5. Second-order winners are emerging
The opportunity is expanding beyond chips into power infrastructure, cooling systems, networking, industrial automation and software platforms.
🧠 Investment reality: not a bubble, but possibly a bubble inside a megatrend
The most likely outcome is not a complete collapse in AI investing — but a separation between sustainable winners and speculative excess.
That is exactly what happened after the internet boom:
- Amazon (AMZN) survived and thrived.
- Cisco (CSCO) stagnated for years despite being essential infrastructure.
- Thousands of speculative companies disappeared.
The same pattern is likely in AI.
👉 Investors should expect:
- Periodic violent corrections
- Extreme volatility
- Rotation away from overhyped names
- Expanding opportunities outside mega-cap tech
But the broader secular trend remains intact.
📈Six Best AI Stocks to Own
| 1. Nvidia (NVDA) | Price: $222.32 | Market cap: $5.38tn |
The core infrastructure provider of the AI era.
Nvidia still dominates high-performance AI chips, software ecosystems and data-centre acceleration. Its biggest risk is valuation compression, but it remains the clearest ‘picks and shovels’ AI leader.
Why own it
- Dominant GPU market share
- Massive pricing power
- AI software ecosystem lock-in
- Strong free cash flow generation
| 2. Microsoft (MSFT) | Price: $423.54 | Market cap: $3.15tn |
The safest broad AI compounder.
Microsoft has embedded AI across enterprise software, Azure cloud infrastructure and workplace productivity tools. It benefits whether AI becomes consumer-facing or enterprise-driven.
Why own it
- AI monetisation already underway
- Diversified revenue base
- Azure cloud leadership
- Strong balance sheet
| 3. Broadcom (AVGO) | Price: $420.71 | Market cap: $1.99tn |
An underappreciated AI infrastructure winner.
Broadcom supplies custom AI networking and connectivity chips critical for hyperscale data centres.
Why own it
- Beneficiary of AI data-centre buildout
- Strong recurring software revenues
- Attractive cash generation
- Less hype than pure-play AI stocks
Read Sharesify’s Broadcom stock analysis
| 4. ASML (ASML) | Price: €1,258 | Market cap: €484.82bn |
The monopoly powering advanced chip manufacturing.
ASML’s lithography machines are essential for producing leading-edge semiconductors.
Why own it
- Near-monopoly technology
- Structural semiconductor demand
- Long-term AI manufacturing bottleneck exposure
| 5. Alphabet (GOOG) | Price: $393.11 | Market cap: $4.79tn |
The cheapest mega-cap AI platform.
Alphabet combines AI leadership with dominant search, cloud and advertising businesses. The market still underestimates how deeply AI can enhance its ecosystem.
Why own it
- Massive AI research capability
- Attractive valuation relative to peers
- Strong cash generation
- Embedded global user base
| TSMC (TSM) – US ADRs | Price: $395.95 | Market cap: $1.82tn |
Reliable broad infrastructure AI compounder.

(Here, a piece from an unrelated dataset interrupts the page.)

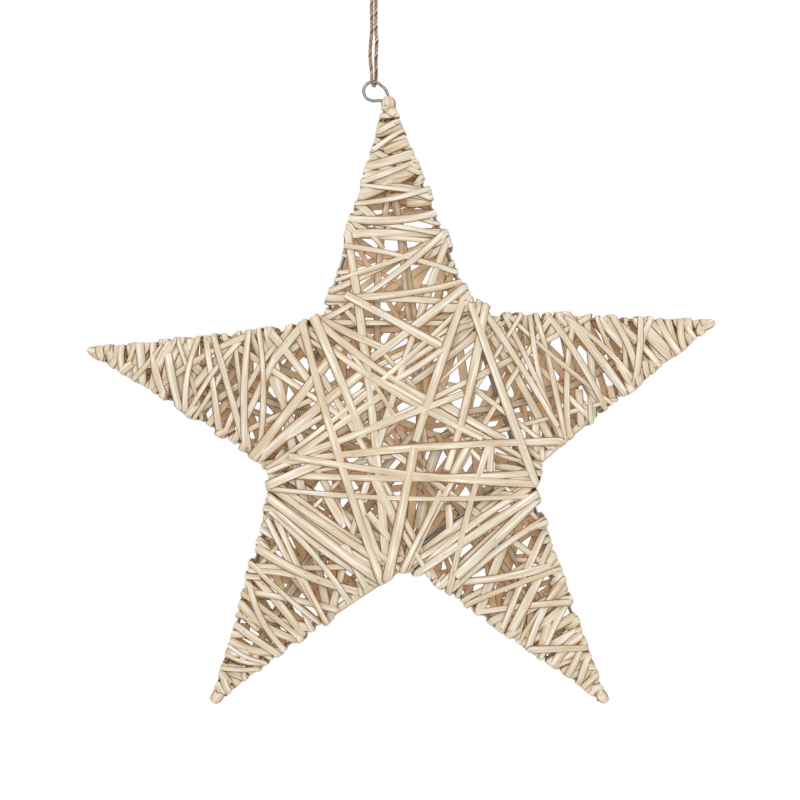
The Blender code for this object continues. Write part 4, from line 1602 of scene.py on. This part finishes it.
def twine_piece(name, path):
    """A twisted twine: a section with a lobe for each ply, which turns along its path."""
    line = np.array([tuple(point) for point in path])
    run = runs_of(line)
    side = np.array((0.0, 1.0, 0.0)) if abs(run[0][1]) < 0.9 else np.array((1.0, 0.0, 0.0))
    along = lengths_along(line)
    places, coordinates = [], []
    for index, point in enumerate(line):
        side = side - run[index] * np.dot(side, run[index])
        side /= np.linalg.norm(side)
        up = np.cross(run[index], side)
        turn = 2.0 * math.pi * along[index] / TWIST_LENGTH
        for corner in range(TWINE_CORNERS):
            angle = 2.0 * math.pi * corner / TWINE_CORNERS
            lobe = abs(math.cos(PLIES / 2 * angle))
            reach = TWINE_DIAMETER / 2 * (TWINE_CORE + TWINE_PLY_RISE * lobe ** TWINE_PLY_ROUNDNESS)
            aim = angle + turn
            places.append(tuple(point + reach * (math.cos(aim) * side + math.sin(aim) * up)))
            coordinates.append((corner / TWINE_CORNERS * TWINE_GIRTH, along[index]))
    faces = tube_faces(0, len(line), TWINE_CORNERS)
    return add_piece(name, swept_mesh(name, places, faces, "Along the twine", coordinates))


class STAR_OT_twine(bpy.types.Operator):
    """Lay the jute twine from its eye down through the ring, and tie its knot"""

    bl_idname = "star.twine"
    bl_label = "Twine"

    def execute(self, context):
        jute = jute_material()
        knot_centre = Vector((0.0, 0.0, KNOT_CENTRE_Z))
        start, middle, end = (knot_centre + Vector(shift) for shift in KNOT_PASSES)
        guides = [start, *twine_eye_guides(), middle, *twine_leg_guides(), end]
        path = smooth_curve(guides, TWINE_POINT_SPACING)
        twine = twine_piece("twine", path)
        dress(twine, jute, "jute_twine", "twine_eye", "twine_legs")
        knot = twine_piece("twine_knot_turns", smooth_curve(knot_guides(knot_centre), TWINE_POINT_SPACING))
        dress(knot, jute, "jute_twine", "twine_knot")
        round(path_length(path), 3)
        [tuple(point) for point in path]
        return {"FINISHED"}


def tube_by_extrusion(name, points, radius, corners):
    """A round wire: a circle that is extruded from point to point along its route."""
    deselect_all()
    bpy.ops.mesh.primitive_circle_add(vertices=corners, radius=radius, fill_type="NGON", location=(0, 0, 0))
    piece = bpy.context.object
    piece.name = name
    bpy.ops.object.mode_set(mode="EDIT")
    for _ in range(len(points) - 1):
        bpy.ops.mesh.extrude_region_move(TRANSFORM_OT_translate={"value": (0.0, 0.0, 1.0)})
    bpy.ops.object.mode_set(mode="OBJECT")
    last = len(points) - 1
    side = Vector((0.0, 1.0, 0.0))
    frames = []
    for index, point in enumerate(points):
        run = (points[min(index + 1, last)] - points[max(index - 1, 0)]).normalized()
        side = (side - side.dot(run) * run).normalized()
        frames.append((point, side, side.cross(run) * -1.0))
    for vertex in piece.data.vertices:
        point, across, up = frames[int(round(vertex.co.z))]
        vertex.co = point + across * vertex.co.x + up * vertex.co.y
    piece.data.shade_smooth()
    piece.data.set_sharp_from_angle(angle=math.radians(SHARP_WIRE_ANGLE))
    return piece


class STAR_OT_wires(bpy.types.Operator):
    """Make the wires of the front and back stars"""

    bl_idname = "star.wires"
    bl_label = "Wire stars"

    def execute(self, context):
        steel = steel_material()
        for star_name, side in (("front", -1), ("back", 1)):
            for number, arm in enumerate(ARMS):
                points = smooth_curve(wire_points(number, side), WIRE_POINT_SPACING)
                wire = tube_by_extrusion(f"steel_wire_{star_name}_{arm}", points, WIRE_RADIUS, WIRE_CORNERS)
                dress(wire, steel, "steel_wire", f"wire_{star_name}_{arm}")
        return {"FINISHED"}


class STAR_OT_ring(bpy.types.Operator):
    """Bend the hanging ring and tuck its ends into the top point"""

    bl_idname = "star.ring"
    bl_label = "Hanging ring"

    def execute(self, context):
        x, z = TIPS[0]
        tip = Vector((x, 0.0, z))
        centre = Vector((RING_CENTRE[0], 0.0, RING_CENTRE[1]))
        guides = [tip + Vector(shift) for shift in RING_FIRST_END]
        for angle in RING_ANGLES:
            turn = math.radians(angle)
            guides.append(centre + RING_RADIUS * Vector((math.cos(turn), 0.0, math.sin(turn))))
        guides += [tip + Vector(shift) for shift in RING_LAST_END]
        points = smooth_curve(guides, RING_POINT_SPACING)
        ring = tube_by_extrusion("steel_ring", points, RING_WIRE_RADIUS, RING_CORNERS)
        dress(ring, steel_material(), "steel_wire", "hanging_ring")
        return {"FINISHED"}


class STAR_OT_willow(bpy.types.Operator):
    """Wind all the willow strips, layer by layer"""

    bl_idname = "star.willow"
    bl_label = "Willow"

    def execute(self, context):
        sizes = settings("star_sizes")
        rng = random.Random(sizes.seed)
        winder = Winder()
        top = []
        for arm in ARMS:
            top += [(arm, strip) for strip in tip_windings(rng, arm, sizes)]
            top += [(arm, strip) for strip in top_windings(rng, arm, sizes)]
        top += [("body", strip) for strip in top_body_windings(winder, rng, sizes)]
        gaps = Gaps(winder)
        for _, strip in top:
            gaps.lay(strip)
        beneath = [("body", strip) for strip in body_windings(winder, rng, gaps, sizes)]
        for arm in ARMS:
            beneath += [(arm, strip) for strip in arm_windings(winder, rng, gaps, arm, sizes)]
        rng.shuffle(beneath)
        wound = [(part, strip, *winder.wind(strip)) for part, strip in beneath + top]
        wound += [(arm, *tip_cap(winder, rng, number, sizes)) for number, arm in enumerate(ARMS)]
        wound += core_strips(rng, sizes)
        meshes = {part: StripMesh() for part in (*ARMS, "body")}
        for part, strip, line, outs in wound:
            meshes[part].add(winder, line, outs, strip)
        material = willow_material()
        for arm in ARMS:
            piece = meshes[arm].finish(f"willow_{arm}_arm")
            dress(piece, material, "willow", *(f"arm_{arm}_{part}" for part in ARM_NODES))
        notches = [f"notch_{arm}_to_{ARMS[(number + 1) % 5]}" for number, arm in enumerate(ARMS)]
        body = meshes["body"].finish("willow_body")
        dress(body, material, "willow", "body_front", "body_back", *notches)
        return {"FINISHED"}


class STAR_OT_stage(bpy.types.Operator):
    """Add the pale floor, the white surroundings and the soft lights"""

    bl_idname = "star.stage"
    bl_label = "Stage"

    def execute(self, context):
        stage = settings("star_stage")
        deselect_all()
        bpy.ops.mesh.primitive_circle_add(
            vertices=FLOOR_CORNERS, radius=FLOOR_RADIUS, fill_type="NGON",
            location=(0, 0, -stage.floor_depth),
        )
        floor = context.object
        floor.name = "floor"
        bpy.ops.object.transform_apply(location=True, rotation=False, scale=False)
        material, _ = new_material("pale floor", {"Base Color": FLOOR_COLOUR, "Roughness": 0.8})
        floor.data.materials.append(material)
        world = bpy.data.worlds.new("white surroundings")
        world.use_nodes = True
        nodes = Nodes(world.node_tree, "Background")
        seen = nodes.add("LightPath")["Is Camera Ray"]
        level = nodes.ramp(seen, 0.0, 1.0, stage.ambient, 1.0)
        nodes.feed(nodes.last, {"Color": WHITE, "Strength": level})
        context.scene.world = world
        context.scene.view_settings.view_transform = "Standard"
        for name, place, size, power in LIGHTS:
            bpy.ops.object.light_add(type="AREA", location=place)
            light = context.object
            light.name = name
            light.data.size = size
            light.data.energy = power
            light.rotation_euler = (LIGHT_AIM - Vector(place)).to_track_quat("-Z", "Y").to_euler()
        return {"FINISHED"}


class STAR_PT_panel(bpy.types.Panel):
    """The add-on's panel"""

    bl_label = "Willow Star"
    bl_idname = "STAR_PT_panel"
    bl_space_type = "VIEW_3D"
    bl_region_type = "UI"
    bl_category = "Willow Star"

    def draw(self, context):
        for group in GROUPS:
            box = self.layout.box()
            for name in settings(group).bl_rna.properties.keys():
                if name not in ("rna_type", "name"):
                    box.prop(settings(group), name)
        for operator in OPERATORS:
            self.layout.operator(operator.bl_idname)


OPERATORS = (STAR_OT_camera, STAR_OT_twine, STAR_OT_wires, STAR_OT_ring, STAR_OT_willow, STAR_OT_stage)
GROUPS = {"star_sizes": StarSizes, "star_finishes": StarFinishes, "star_stage": StarStage}


def register():
    for group_name, group in GROUPS.items():
        bpy.utils.register_class(group)
        setattr(bpy.types.Scene, group_name, bpy.props.PointerProperty(type=group))
    for item in (*OPERATORS, STAR_PT_panel):
        bpy.utils.register_class(item)


def unregister():
    for item in reversed((*OPERATORS, STAR_PT_panel)):
        bpy.utils.unregister_class(item)
    for group_name, group in GROUPS.items():
        delattr(bpy.types.Scene, group_name)
        bpy.utils.unregister_class(group)


def main():
    """Build the whole star."""
    register()
    bpy.ops.star.camera()
    bpy.ops.star.twine()
    bpy.ops.star.wires()
    bpy.ops.star.ring()
    bpy.ops.star.willow()
    bpy.ops.star.stage()


if __name__ == "__main__":
    main()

Combines crucial manufacturing expertise in advanced microchips, with strong visibility into AI demand, supported by rising hyperscaler capital expenditure.
- Industry leading manufacturing capacity
- Dominant market share
- Rising growth and margin metrics
🚫 Key Risks Investors Should Watch
| Risk | Why It Matters |
| Valuation compression | Even great companies can deliver poor returns if bought too expensively |
| Regulation | Governments may restrict AI deployment or data usage |
| Energy constraints | AI infrastructure requires enormous electricity supply |
| Monetisation delays | Revenue growth may lag infrastructure spending |
| Market concentration | Overdependence on a few mega-cap names increases systemic risk |
🟢 The UK Angle
The UK remains one of Europe’s strongest AI ecosystems, especially in fintech, healthtech and university research clusters. A recent academic study found London accounts for more than 41% of UK AI entities, highlighting both strength and concentration risk.
For UK investors, the challenge is that many of the dominant AI beneficiaries remain US-listed. However, London-listed infrastructure, datacentre, engineering and energy firms may increasingly benefit from second-order AI investment flows.
💡Conclusion
AI investing today resembles the railway boom, electrification era and internet revolution more than a temporary fad.
That does not mean current valuations are universally rational. Some companies will fail. Some stocks may fall 50% or more during future corrections.
But the underlying economic transformation appears genuine.
👉 The critical distinction for investors is this:
- The theme is probably not a bubble.
- Parts of the market probably are.
The winners over the next decade are likely to be companies with:
- Durable competitive advantages
- Real cash flows
- Infrastructure relevance
- Scalable AI monetisation
- Sensible valuations relative to long-term growth
👉 In other words, the AI era may ultimately reward disciplined stock selection far more than indiscriminate enthusiasm.
Disclaimer: The author Steven Frazer has a personal interest in Nvidia and Broadcom.